DATA FOR THIS TASK.
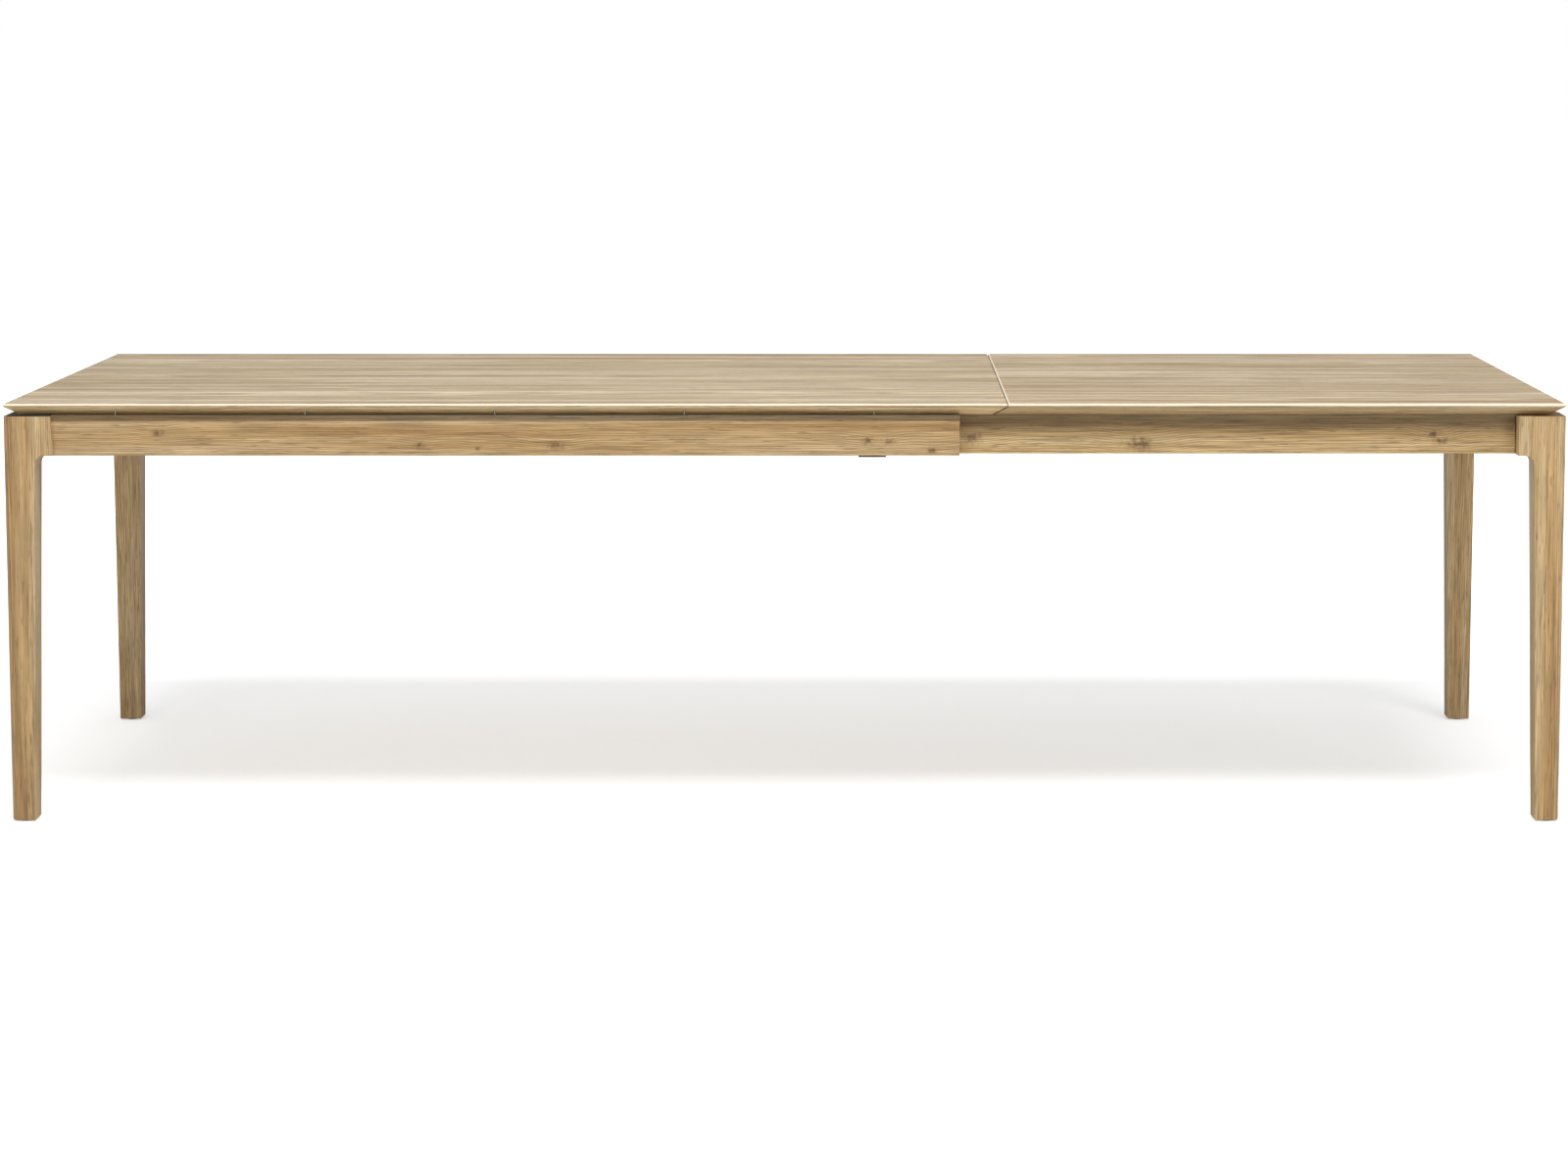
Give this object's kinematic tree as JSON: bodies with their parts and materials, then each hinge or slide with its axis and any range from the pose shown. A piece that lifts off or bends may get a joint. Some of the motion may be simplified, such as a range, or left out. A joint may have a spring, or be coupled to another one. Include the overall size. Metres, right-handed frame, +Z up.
{
  "type": "extendable dining table",
  "caption": "Long oak dining table, shown open: fixed top, telescoping end frame and a lift-off leaf with bevelled edges on rounded tapering legs.",
  "frame": {"origin": "on the floor, under the middle of the open table", "axes": "+X along the table towards the end that pulls out, +Y from the front to the back, +Z up"},
  "size_m": [2.8, 1, 0.76],
  "materials": {
    "oak_panel": "oiled",
    "oak_leg": "oiled",
    "oak_rail": "oiled",
    "beech_block": "planed, unfinished",
    "nylon": "moulded",
    "rubber": "moulded",
    "felt": "pressed felt",
    "aluminium_runner": "extruded, anodised",
    "black_steel": "powder coated",
    "zinc_steel": "zinc plated"
  },
  "bodies": {
    "fixed_frame": {"main_top": "oak_panel", "top_stiffeners": "black_steel", "top_stiffener_screws": "zinc_steel", "end_apron_left": "oak_rail", "top_clips": "zinc_steel", "top_clip_screws": "zinc_steel", "tie_bar": "black_steel", "tie_bar_screws": "zinc_steel", "leg_bolts_left": "zinc_steel", "dowels_left": "beech_block", "leg_plate_screws": "zinc_steel", "apron_screws": "zinc_steel", "runner_screws": "zinc_steel", "runner_stops": "rubber", "leaf_tongue_pivots": "zinc_steel", "leg_front_left": "oak_leg", "foot_glide_front_left": "nylon", "leg_plate_front": "black_steel", "outer_apron_front": "oak_rail", "guide_strip_front": "nylon", "slip_pad_front": "nylon", "runner_front": "aluminium_runner", "leg_back_left": "oak_leg", "foot_glide_back_left": "nylon", "leg_plate_back": "black_steel", "outer_apron_back": "oak_rail", "guide_strip_back": "nylon", "slip_pad_back": "nylon", "runner_back": "aluminium_runner"},
    "end_frame": {"end_apron_right": "oak_rail", "cross_rail_inner": "oak_rail", "cross_rail_middle": "oak_rail", "cross_rail_brackets": "zinc_steel", "cross_rail_screws": "zinc_steel", "dowels_right": "beech_block", "corner_bolts": "zinc_steel", "corner_nuts": "zinc_steel", "runner_shoe_screws": "zinc_steel", "leg_front_right": "oak_leg", "foot_glide_front_right": "nylon", "inner_apron_front": "oak_rail", "corner_block_front": "beech_block", "runner_shoe_front": "nylon", "leg_back_right": "oak_leg", "foot_glide_back_right": "nylon", "inner_apron_back": "oak_rail", "corner_block_back": "beech_block", "runner_shoe_back": "nylon"},
    "leaf": {"extension_leaf": "oak_panel", "leaf_stiffeners": "black_steel", "leaf_stiffener_screws": "zinc_steel", "leaf_buffers": "felt"},
    "leaf_tongue_front": {"leaf_tongue_front": "zinc_steel"},
    "leaf_tongue_back": {"leaf_tongue_back": "zinc_steel"}
  },
  "joints": [
    {"name": "frame_slide", "type": "slide", "parent": "fixed_frame", "child": "end_frame", "axis": [1, 0, 0], "range_m": [-1, 0]},
    {"name": "leaf_seat", "type": "slide", "parent": "fixed_frame", "child": "leaf", "axis": [-0.9063, 0, -0.4226], "range_m": [-0.5, 0]},
    {"name": "tongue_front_swing", "type": "hinge", "parent": "fixed_frame", "child": "leaf_tongue_front", "pos_m": [0.34, -0.3, 0.737], "axis": [0, 0, -1], "range_deg": [-90, 0]},
    {"name": "tongue_back_swing", "type": "hinge", "parent": "fixed_frame", "child": "leaf_tongue_back", "pos_m": [0.34, 0.3, 0.737], "axis": [0, 0, 1], "range_deg": [-90, 0]}
  ]
}
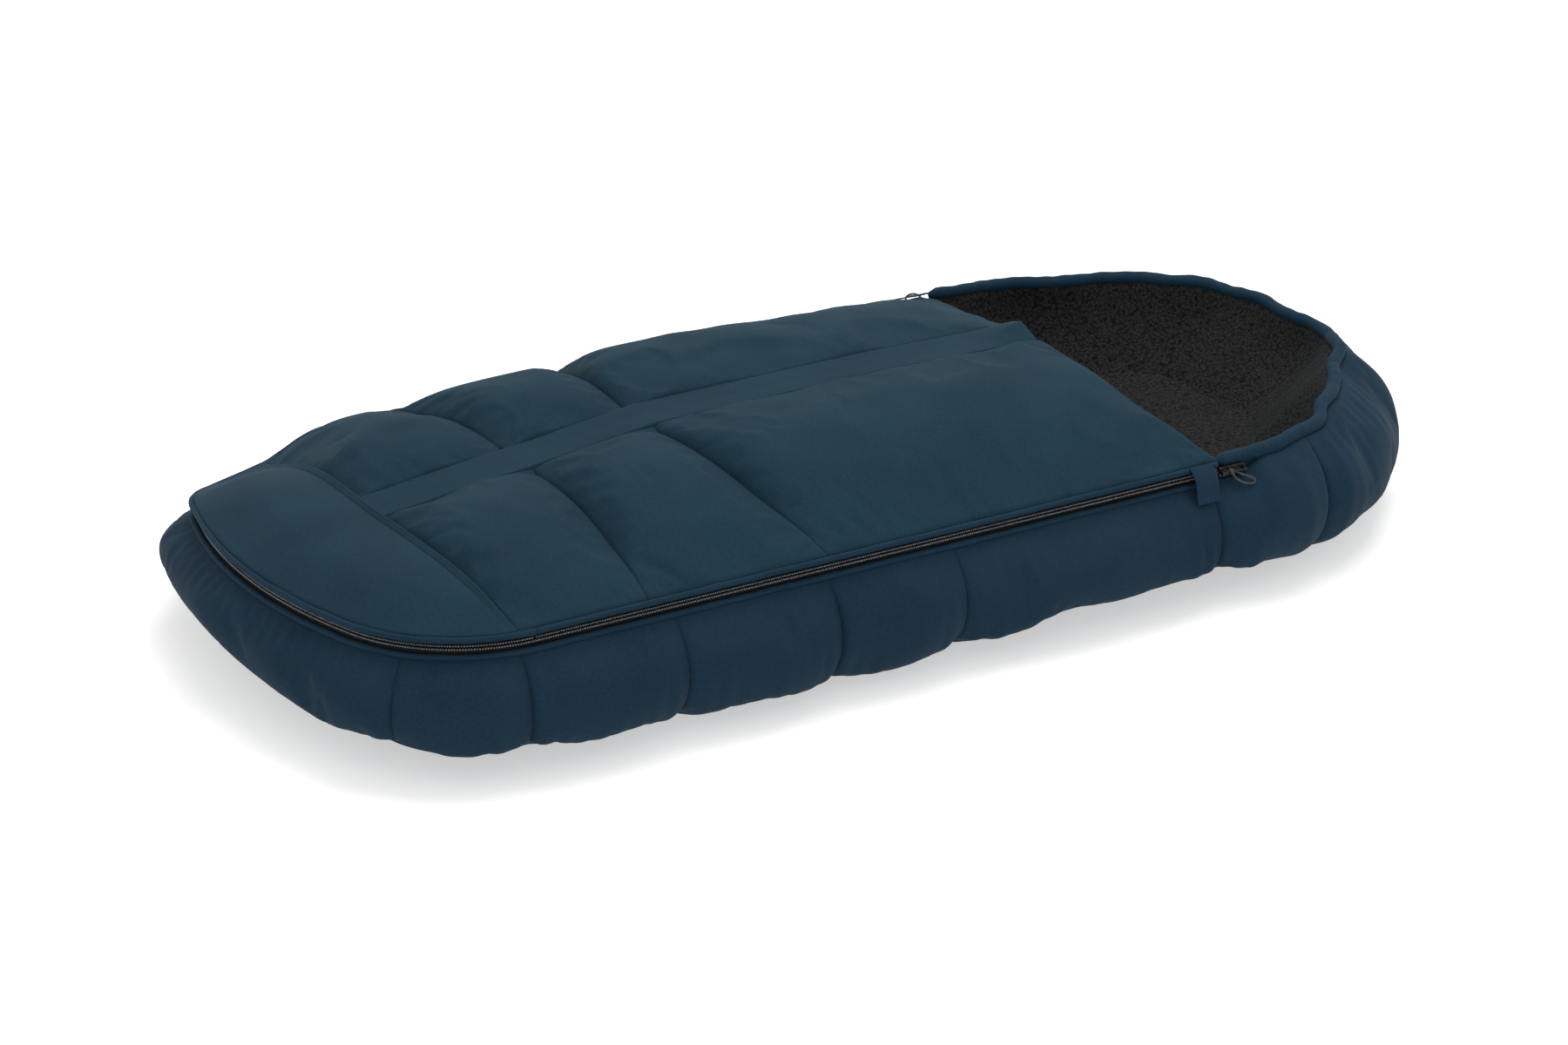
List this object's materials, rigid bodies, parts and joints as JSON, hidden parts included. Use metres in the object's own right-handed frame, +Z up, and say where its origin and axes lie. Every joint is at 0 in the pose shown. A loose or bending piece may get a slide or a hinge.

REQUIREMENT.
Word for word, quote all of the data above.

TASK RESPONSE.
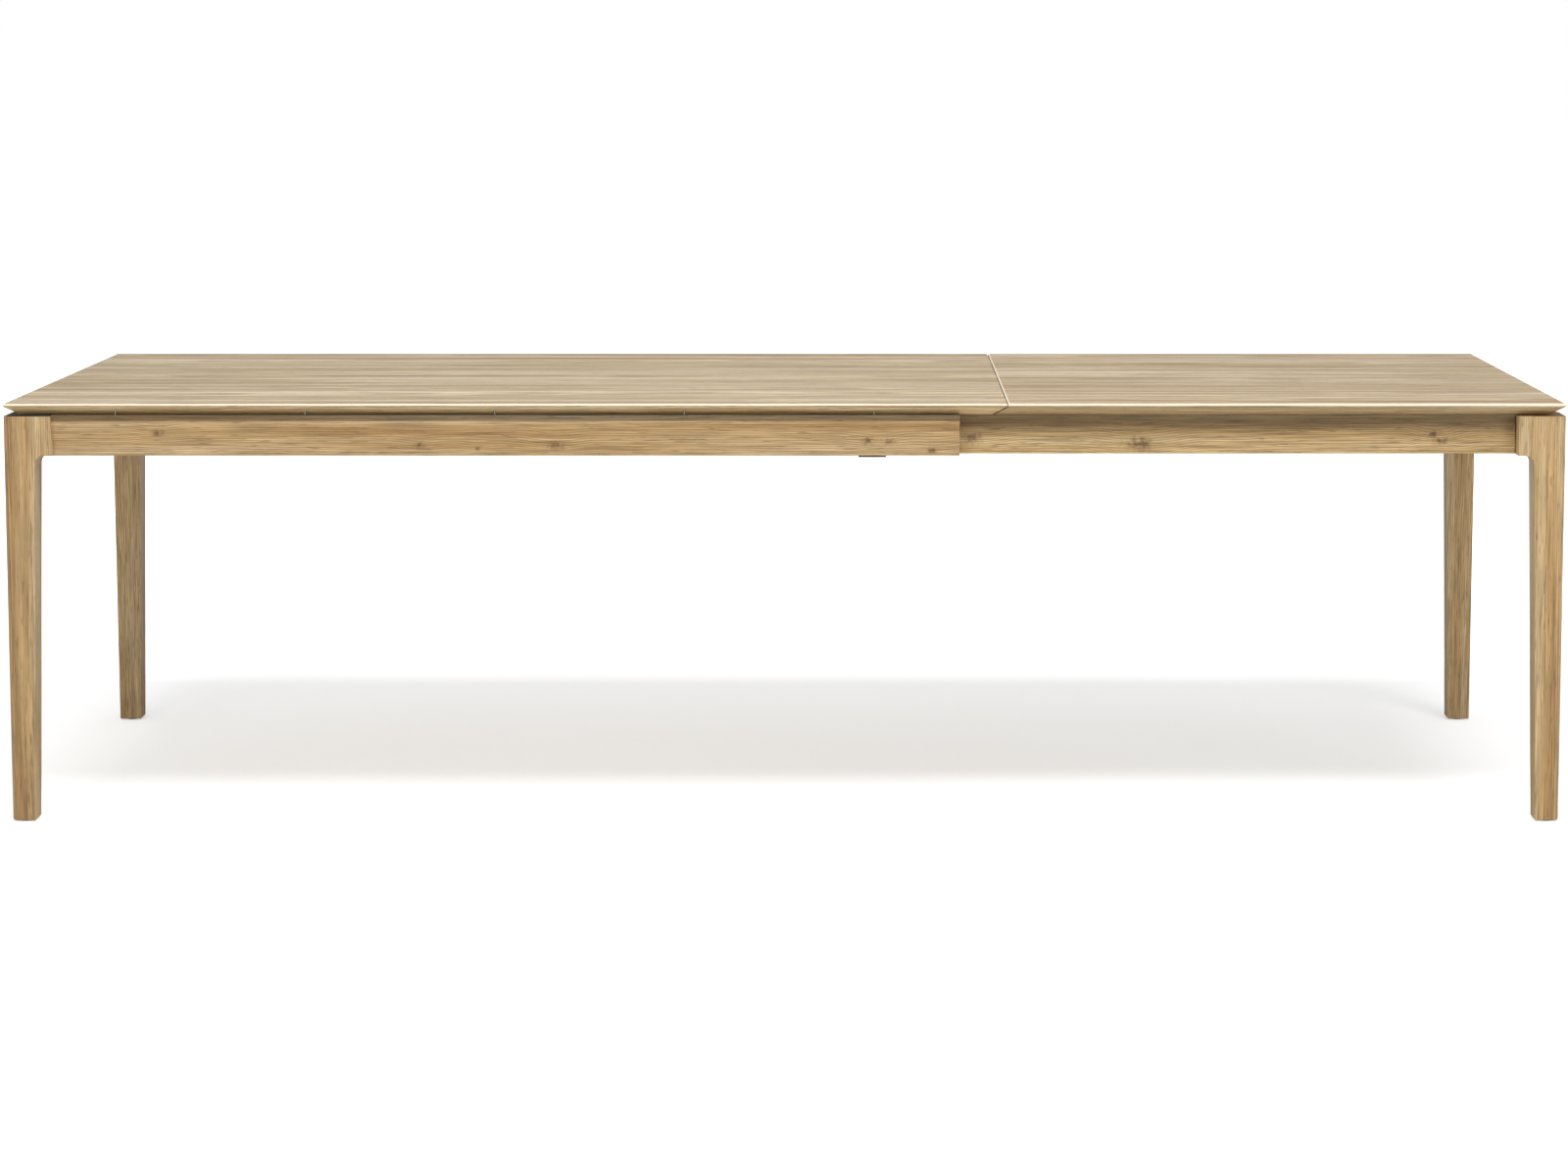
Give this object's kinematic tree as JSON: bodies with their parts and materials, then each hinge or slide with its axis and any range from the pose shown. A piece that lifts off or bends may get a joint. Some of the motion may be simplified, such as a range, or left out. A joint may have a spring, or be coupled to another one. Include the overall size. Metres, right-handed frame, +Z up.
{
  "type": "extendable dining table",
  "caption": "Long oak dining table, shown open: fixed top, telescoping end frame and a lift-off leaf with bevelled edges on rounded tapering legs.",
  "frame": {"origin": "on the floor, under the middle of the open table", "axes": "+X along the table towards the end that pulls out, +Y from the front to the back, +Z up"},
  "size_m": [2.8, 1, 0.76],
  "materials": {
    "oak_panel": "oiled",
    "oak_leg": "oiled",
    "oak_rail": "oiled",
    "beech_block": "planed, unfinished",
    "nylon": "moulded",
    "rubber": "moulded",
    "felt": "pressed felt",
    "aluminium_runner": "extruded, anodised",
    "black_steel": "powder coated",
    "zinc_steel": "zinc plated"
  },
  "bodies": {
    "fixed_frame": {"main_top": "oak_panel", "top_stiffeners": "black_steel", "top_stiffener_screws": "zinc_steel", "end_apron_left": "oak_rail", "top_clips": "zinc_steel", "top_clip_screws": "zinc_steel", "tie_bar": "black_steel", "tie_bar_screws": "zinc_steel", "leg_bolts_left": "zinc_steel", "dowels_left": "beech_block", "leg_plate_screws": "zinc_steel", "apron_screws": "zinc_steel", "runner_screws": "zinc_steel", "runner_stops": "rubber", "leaf_tongue_pivots": "zinc_steel", "leg_front_left": "oak_leg", "foot_glide_front_left": "nylon", "leg_plate_front": "black_steel", "outer_apron_front": "oak_rail", "guide_strip_front": "nylon", "slip_pad_front": "nylon", "runner_front": "aluminium_runner", "leg_back_left": "oak_leg", "foot_glide_back_left": "nylon", "leg_plate_back": "black_steel", "outer_apron_back": "oak_rail", "guide_strip_back": "nylon", "slip_pad_back": "nylon", "runner_back": "aluminium_runner"},
    "end_frame": {"end_apron_right": "oak_rail", "cross_rail_inner": "oak_rail", "cross_rail_middle": "oak_rail", "cross_rail_brackets": "zinc_steel", "cross_rail_screws": "zinc_steel", "dowels_right": "beech_block", "corner_bolts": "zinc_steel", "corner_nuts": "zinc_steel", "runner_shoe_screws": "zinc_steel", "leg_front_right": "oak_leg", "foot_glide_front_right": "nylon", "inner_apron_front": "oak_rail", "corner_block_front": "beech_block", "runner_shoe_front": "nylon", "leg_back_right": "oak_leg", "foot_glide_back_right": "nylon", "inner_apron_back": "oak_rail", "corner_block_back": "beech_block", "runner_shoe_back": "nylon"},
    "leaf": {"extension_leaf": "oak_panel", "leaf_stiffeners": "black_steel", "leaf_stiffener_screws": "zinc_steel", "leaf_buffers": "felt"},
    "leaf_tongue_front": {"leaf_tongue_front": "zinc_steel"},
    "leaf_tongue_back": {"leaf_tongue_back": "zinc_steel"}
  },
  "joints": [
    {"name": "frame_slide", "type": "slide", "parent": "fixed_frame", "child": "end_frame", "axis": [1, 0, 0], "range_m": [-1, 0]},
    {"name": "leaf_seat", "type": "slide", "parent": "fixed_frame", "child": "leaf", "axis": [-0.9063, 0, -0.4226], "range_m": [-0.5, 0]},
    {"name": "tongue_front_swing", "type": "hinge", "parent": "fixed_frame", "child": "leaf_tongue_front", "pos_m": [0.34, -0.3, 0.737], "axis": [0, 0, -1], "range_deg": [-90, 0]},
    {"name": "tongue_back_swing", "type": "hinge", "parent": "fixed_frame", "child": "leaf_tongue_back", "pos_m": [0.34, 0.3, 0.737], "axis": [0, 0, 1], "range_deg": [-90, 0]}
  ]
}
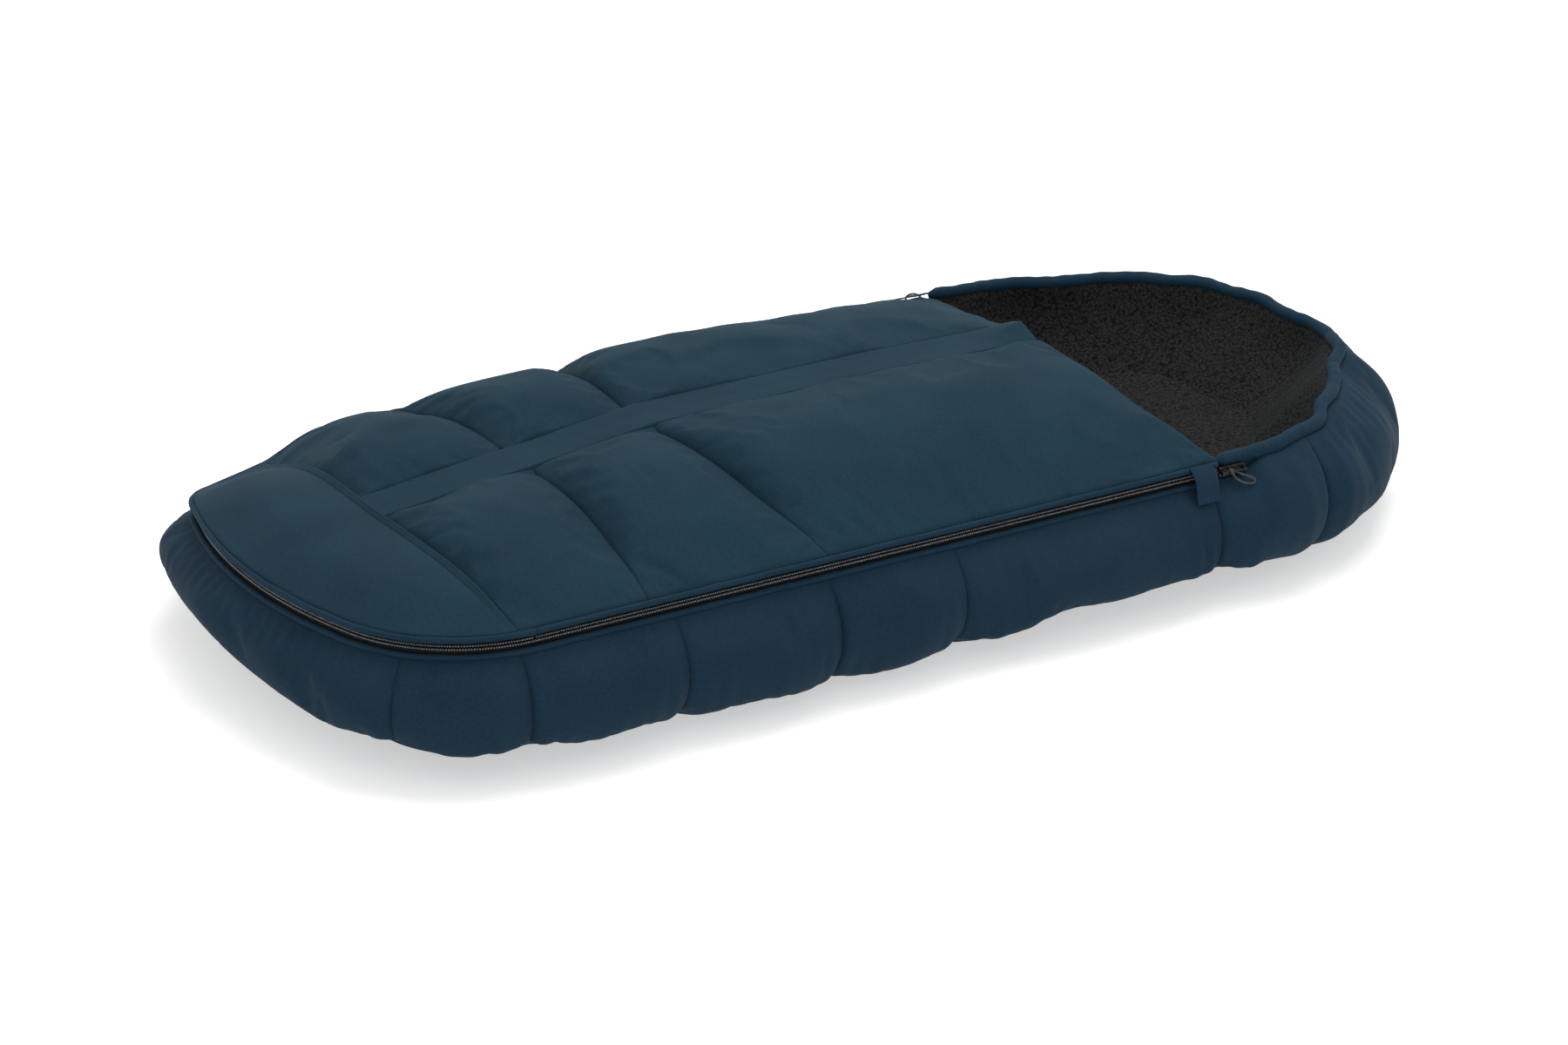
List this object's materials, rigid bodies, parts and joints as JSON, hidden parts included. Use metres in the object's own right-handed frame, +Z up, and say where its origin and axes lie. Every joint is at 0 in the pose shown. A loose or bending piece may get a slide or a hinge.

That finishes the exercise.